RECORD EXTRACTS>
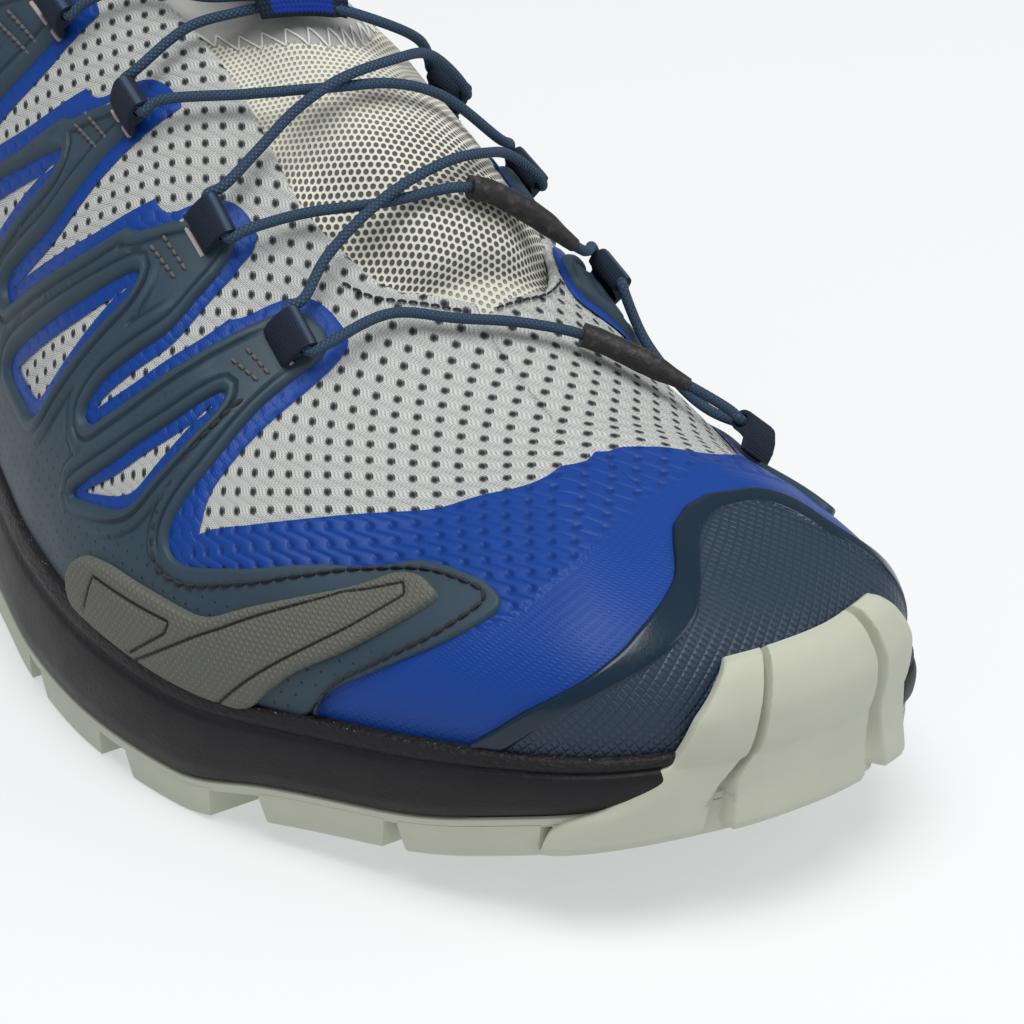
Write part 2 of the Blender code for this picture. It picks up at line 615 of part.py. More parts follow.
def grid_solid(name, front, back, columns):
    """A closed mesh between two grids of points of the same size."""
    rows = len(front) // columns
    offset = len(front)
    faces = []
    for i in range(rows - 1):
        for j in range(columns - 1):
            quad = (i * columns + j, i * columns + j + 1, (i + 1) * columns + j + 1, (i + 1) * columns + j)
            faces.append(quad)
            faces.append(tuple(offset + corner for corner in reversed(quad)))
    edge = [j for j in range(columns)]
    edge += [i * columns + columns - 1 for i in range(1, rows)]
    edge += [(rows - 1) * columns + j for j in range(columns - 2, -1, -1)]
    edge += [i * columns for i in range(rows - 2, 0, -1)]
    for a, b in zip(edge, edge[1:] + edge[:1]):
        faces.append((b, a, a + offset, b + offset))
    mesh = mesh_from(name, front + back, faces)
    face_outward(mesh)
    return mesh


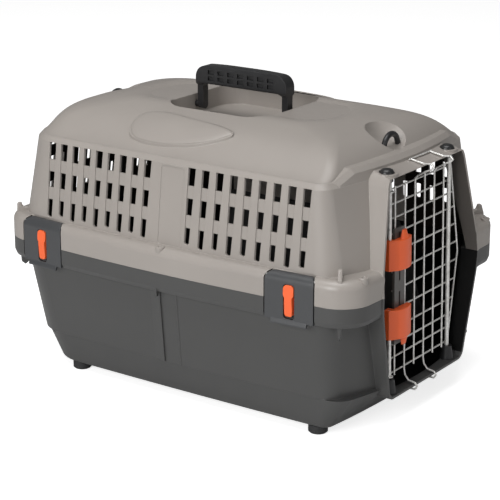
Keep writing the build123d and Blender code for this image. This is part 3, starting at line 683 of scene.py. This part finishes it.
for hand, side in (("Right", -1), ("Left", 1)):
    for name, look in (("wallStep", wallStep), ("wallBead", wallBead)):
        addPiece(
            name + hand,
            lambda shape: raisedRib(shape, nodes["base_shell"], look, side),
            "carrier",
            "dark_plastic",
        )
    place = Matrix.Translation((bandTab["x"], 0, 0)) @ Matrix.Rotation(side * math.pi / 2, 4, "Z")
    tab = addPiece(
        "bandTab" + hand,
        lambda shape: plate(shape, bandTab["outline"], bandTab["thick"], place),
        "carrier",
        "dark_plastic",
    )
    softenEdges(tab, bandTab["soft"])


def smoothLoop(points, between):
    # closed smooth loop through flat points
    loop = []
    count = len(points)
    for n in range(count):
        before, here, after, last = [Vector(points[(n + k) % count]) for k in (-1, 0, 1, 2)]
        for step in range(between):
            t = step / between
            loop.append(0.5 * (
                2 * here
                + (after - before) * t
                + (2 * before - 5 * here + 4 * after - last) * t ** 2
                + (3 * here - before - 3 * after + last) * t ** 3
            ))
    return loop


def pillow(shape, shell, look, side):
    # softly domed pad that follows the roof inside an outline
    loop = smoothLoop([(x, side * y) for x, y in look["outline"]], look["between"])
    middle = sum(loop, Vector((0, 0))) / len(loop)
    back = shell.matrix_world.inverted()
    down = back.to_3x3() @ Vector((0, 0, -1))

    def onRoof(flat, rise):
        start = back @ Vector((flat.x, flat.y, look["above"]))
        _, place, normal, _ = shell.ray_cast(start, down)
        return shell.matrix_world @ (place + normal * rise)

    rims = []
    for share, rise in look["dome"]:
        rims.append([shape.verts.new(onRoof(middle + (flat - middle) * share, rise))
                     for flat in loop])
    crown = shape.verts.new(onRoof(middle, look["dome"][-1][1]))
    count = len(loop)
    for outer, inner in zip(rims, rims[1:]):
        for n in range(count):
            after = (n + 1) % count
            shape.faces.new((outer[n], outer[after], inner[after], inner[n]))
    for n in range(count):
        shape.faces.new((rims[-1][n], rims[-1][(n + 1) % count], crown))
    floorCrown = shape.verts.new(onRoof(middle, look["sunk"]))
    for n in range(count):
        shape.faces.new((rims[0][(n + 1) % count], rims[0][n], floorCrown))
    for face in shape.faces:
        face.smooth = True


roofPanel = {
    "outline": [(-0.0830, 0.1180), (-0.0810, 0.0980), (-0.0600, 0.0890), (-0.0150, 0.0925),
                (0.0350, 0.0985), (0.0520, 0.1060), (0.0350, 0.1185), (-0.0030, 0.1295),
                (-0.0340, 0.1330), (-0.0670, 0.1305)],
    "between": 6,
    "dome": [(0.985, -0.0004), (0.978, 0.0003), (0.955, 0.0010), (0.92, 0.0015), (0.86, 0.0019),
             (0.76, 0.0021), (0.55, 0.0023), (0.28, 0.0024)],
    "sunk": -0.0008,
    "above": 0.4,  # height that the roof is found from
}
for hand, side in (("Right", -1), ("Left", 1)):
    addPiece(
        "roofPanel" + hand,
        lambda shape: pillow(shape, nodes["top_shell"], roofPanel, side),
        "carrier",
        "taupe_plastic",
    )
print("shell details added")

AIM> The records above are to be repeated exactly, in their entirety.

FINAL ANSWER>
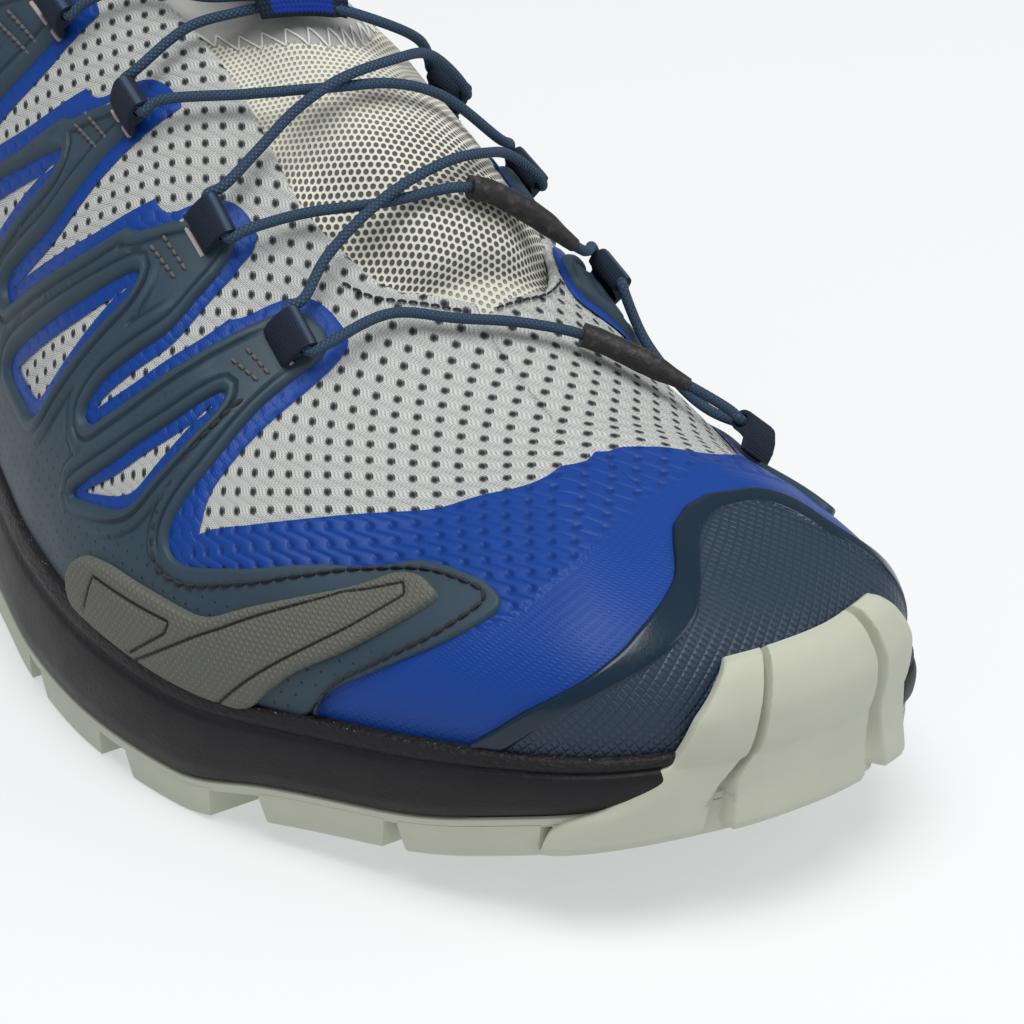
Write part 2 of the Blender code for this picture. It picks up at line 615 of part.py. More parts follow.
def grid_solid(name, front, back, columns):
    """A closed mesh between two grids of points of the same size."""
    rows = len(front) // columns
    offset = len(front)
    faces = []
    for i in range(rows - 1):
        for j in range(columns - 1):
            quad = (i * columns + j, i * columns + j + 1, (i + 1) * columns + j + 1, (i + 1) * columns + j)
            faces.append(quad)
            faces.append(tuple(offset + corner for corner in reversed(quad)))
    edge = [j for j in range(columns)]
    edge += [i * columns + columns - 1 for i in range(1, rows)]
    edge += [(rows - 1) * columns + j for j in range(columns - 2, -1, -1)]
    edge += [i * columns for i in range(rows - 2, 0, -1)]
    for a, b in zip(edge, edge[1:] + edge[:1]):
        faces.append((b, a, a + offset, b + offset))
    mesh = mesh_from(name, front + back, faces)
    face_outward(mesh)
    return mesh


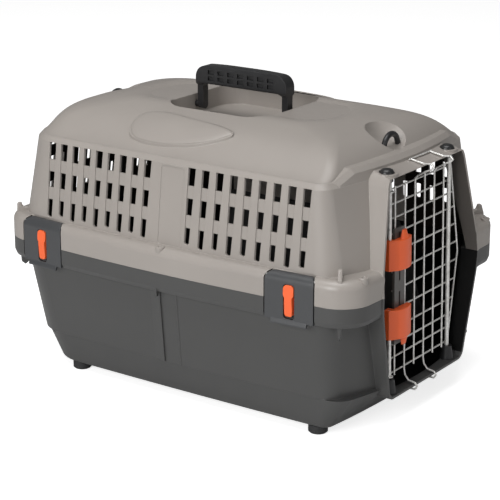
Keep writing the build123d and Blender code for this image. This is part 3, starting at line 683 of scene.py. This part finishes it.
for hand, side in (("Right", -1), ("Left", 1)):
    for name, look in (("wallStep", wallStep), ("wallBead", wallBead)):
        addPiece(
            name + hand,
            lambda shape: raisedRib(shape, nodes["base_shell"], look, side),
            "carrier",
            "dark_plastic",
        )
    place = Matrix.Translation((bandTab["x"], 0, 0)) @ Matrix.Rotation(side * math.pi / 2, 4, "Z")
    tab = addPiece(
        "bandTab" + hand,
        lambda shape: plate(shape, bandTab["outline"], bandTab["thick"], place),
        "carrier",
        "dark_plastic",
    )
    softenEdges(tab, bandTab["soft"])


def smoothLoop(points, between):
    # closed smooth loop through flat points
    loop = []
    count = len(points)
    for n in range(count):
        before, here, after, last = [Vector(points[(n + k) % count]) for k in (-1, 0, 1, 2)]
        for step in range(between):
            t = step / between
            loop.append(0.5 * (
                2 * here
                + (after - before) * t
                + (2 * before - 5 * here + 4 * after - last) * t ** 2
                + (3 * here - before - 3 * after + last) * t ** 3
            ))
    return loop


def pillow(shape, shell, look, side):
    # softly domed pad that follows the roof inside an outline
    loop = smoothLoop([(x, side * y) for x, y in look["outline"]], look["between"])
    middle = sum(loop, Vector((0, 0))) / len(loop)
    back = shell.matrix_world.inverted()
    down = back.to_3x3() @ Vector((0, 0, -1))

    def onRoof(flat, rise):
        start = back @ Vector((flat.x, flat.y, look["above"]))
        _, place, normal, _ = shell.ray_cast(start, down)
        return shell.matrix_world @ (place + normal * rise)

    rims = []
    for share, rise in look["dome"]:
        rims.append([shape.verts.new(onRoof(middle + (flat - middle) * share, rise))
                     for flat in loop])
    crown = shape.verts.new(onRoof(middle, look["dome"][-1][1]))
    count = len(loop)
    for outer, inner in zip(rims, rims[1:]):
        for n in range(count):
            after = (n + 1) % count
            shape.faces.new((outer[n], outer[after], inner[after], inner[n]))
    for n in range(count):
        shape.faces.new((rims[-1][n], rims[-1][(n + 1) % count], crown))
    floorCrown = shape.verts.new(onRoof(middle, look["sunk"]))
    for n in range(count):
        shape.faces.new((rims[0][(n + 1) % count], rims[0][n], floorCrown))
    for face in shape.faces:
        face.smooth = True


roofPanel = {
    "outline": [(-0.0830, 0.1180), (-0.0810, 0.0980), (-0.0600, 0.0890), (-0.0150, 0.0925),
                (0.0350, 0.0985), (0.0520, 0.1060), (0.0350, 0.1185), (-0.0030, 0.1295),
                (-0.0340, 0.1330), (-0.0670, 0.1305)],
    "between": 6,
    "dome": [(0.985, -0.0004), (0.978, 0.0003), (0.955, 0.0010), (0.92, 0.0015), (0.86, 0.0019),
             (0.76, 0.0021), (0.55, 0.0023), (0.28, 0.0024)],
    "sunk": -0.0008,
    "above": 0.4,  # height that the roof is found from
}
for hand, side in (("Right", -1), ("Left", 1)):
    addPiece(
        "roofPanel" + hand,
        lambda shape: pillow(shape, nodes["top_shell"], roofPanel, side),
        "carrier",
        "taupe_plastic",
    )
print("shell details added")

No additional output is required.